Professor Copsey goes on to say that the EDL is best understood as an Islamophobic organisation born out of a “particularly unattractive and intolerant strand of English nationalism”.

Where highlighting the “floating groups” that the EDL claim to share solidarity with, as I did at the start of this piece, may look as though I was painting a counter-intuitive picture of the group, it actually highlights what is most interesting, and what should put us most at ill-ease, about the group’s politics.

Again as Professor Copsey has pointed out, the EDL’s so-called “commitment” to such groups is true to the spirit of “the enemy of my enemy is my friend”. But already this is striking in its offensiveness.

The implication here being that since Islam is the target of the EDL’s own crusade, their protest trick is to congregate all of the groupings that Muslims, to the minds of the EDL, despise. This is crude stereotyping, pure and simple.

What it looks like is that the EDL are using such groups as a ploy – much like the time an EDL protester took with him a pig’s head to a march, it would seem that from the outset tokenism is being used purely as a means of unreserved offense.

To come back to the start of this piece again, the other reason I chose to highlight the divisions within the EDL was to show that in order to understand the EDL we must understand what really motivates them. It is too easy to simply say they are fascist, Nazi right-wingers. Anyone with a commitment to anti-fascism should always seek to remember this.

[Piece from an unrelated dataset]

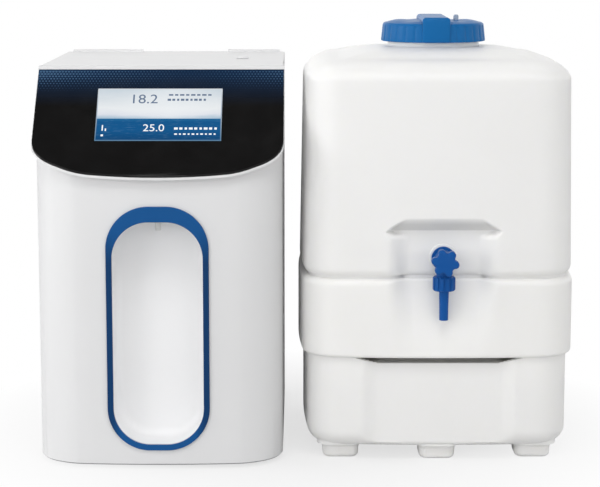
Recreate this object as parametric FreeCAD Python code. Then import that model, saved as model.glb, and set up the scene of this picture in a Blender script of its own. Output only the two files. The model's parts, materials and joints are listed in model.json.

But we ought not to dismiss the far right links within the EDL out of hand. Douglas Murray himself didn’t deny that there is a presence – which gave him reservations. Aside from the known and well-documented far right presence in the EDL (for more see here) their leader Tommy Robinson is now vice chairman of the British Freedom Party, which among other things seeks to abolish the Human Rights Act, halt immigration for five years and end welfare payments to immigrants (see their 20-point plan).

How does the Left deal with the EDL

On the eve of yet another major march by the EDL, this time in Walthamstow, it may seem crass, but it is necessary and helpful to the cause to properly understand the groups we are fighting against.

The EDL are not fascists or Nazis. I say this even with their links to far right groups. What we should oppose the EDL for is their commitment to a clash of civilisations theory. They are not a group devoted to challenging Islamism or Islamic Fundamentalism, as they say they are, but skip straight to opposing Islam itself.

Their core support will each have differing reasons to appeal to the EDL, but at heart they seek to make a bête noire of all Islam – by whatever rhetorical tricks possible.

How the left counters it must be carefully done. Towards a fair and equitable society, predicated on tolerance, we should oppose all extremism, from whichever community it comes from. We should pursue one-nation anti-extremism, and oppose in the strongest terms the EDL’s desire for a culture war.

4 Comments

  1. Tom Griffin says:

    I think the EDL could be described as ‘system-supportive extremists’, a term invented to describe the relationship of the John Birch Society to the US mainstream in the early cold war, with the EDL having a similar relationship to the war on terror.

  2. Chris says:

    ‘Murray notes that he hates it when the media sees a group of working class white people and thinks “excellent: we can call them Nazis”.’

    People don’t do that. Trade unions are mostly white working class people but the media doesn’t normally call them Nazis. People call the EDL Nazis because they’re hate-filled thugs, like the Nazis, even if they don’t subscribe to quite the same ideology.

  3. john P reid says:

    Labour should listen to those who have the same views as the EDl, Lord Glasman

  4. Stephen Bell says:

    Misprint perhaps, but “the centre cannot hold” is from W.B.Yeats.

    The really effective way to oppose the EDL is to defend and celebrate multiculturalism. That is the approach that has allowed many communities to actively unite around when the EDL visits. This was achieved again yesterday in Waltham Forest – thanks to the work of “We Are Waltham Forest”, Unite Against Fascism and many others.

    A campaign of “One Nation Anti-Extremism” sounds like the dead-end that Hope not Hate has landed itself in. It’s recent success is preventing a conference of thousands of Muslims taking place. This success is also claimed by the EDL and BNP who campaigned against the same conference. Some of us refuse to put an equal sign between fascists and Muslim organisations.

    The EDL is riddled with active fascists. It’s Islamophobia is unqualified and characterises it as an organisation whose aim is pogroms against the Muslim community. Argue, if you like, whether fascists or football hooligans form its core. But it is a deadly threat to the Muslim community, as a whole.

    All the successful campaigns against the EDL have been distinguished by being a broad alliance of the labour movement, the Muslim community, other faith communities, LGBT people, people with disabilities, students and youth. That is, representatives of all those threatened by the rise of fascism and prepared to defend multiculturalism.